Congress should not inadvertently undermine the sanctions tool more broadly or cripple the ability of the professionals at the Treasury and State Departments who have designed, developed, and continue to implement sanctions targeting Russia.
OFAC’s authority to issue specific or general licenses as an integral, routine part of any sanctions program serves (among other things) as a “safety net” that allows for fast and robust sanctions targeting and implementation. Authority to license allows the US government to pursue larger, more significant targets and deal swiftly with unforeseen consequences. We urge Congress to give the professionals at OFAC and the State Department the latitude to interpret what licenses alter US foreign policy and therefore require congressional review.
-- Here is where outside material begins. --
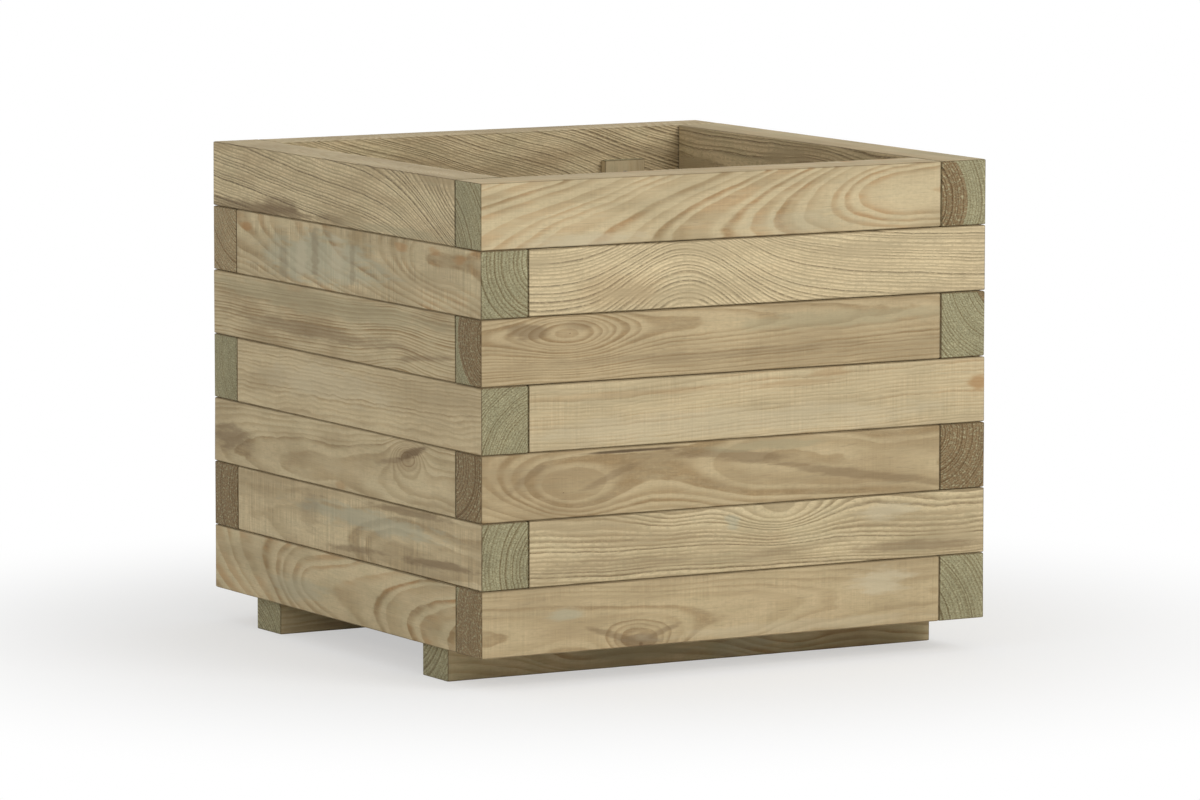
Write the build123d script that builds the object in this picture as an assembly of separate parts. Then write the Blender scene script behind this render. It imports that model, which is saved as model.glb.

Organize administration resources to implement this (and other) sanctions programs
Implementing this law as Congress intended, and in ways that advance our national interest in resisting Russian aggression generally, will require additional resources. Treasury at least has a leadership structure in place to administer its part of the sanctions program; it is the lead agency. However, OFAC remains significantly understaffed and under-resourced for an ever-expanding national security mission, driven in part by Congress’s affinity for new sanctions bills. State, which has played a critical role in the Russia sanctions program, so far does not even have a leadership structure: its sanctions office has been largely dismantled and, although progress is being made, it still lacks leaders at the assistant secretary level, where sanctions decisions on Russia (and elsewhere) are made. National Security Council staff need to lead the interagency effort to implement the new law, hopefully along the lines we have suggested, and require the authority to act, with credibility, as the president’s foreign policy staff.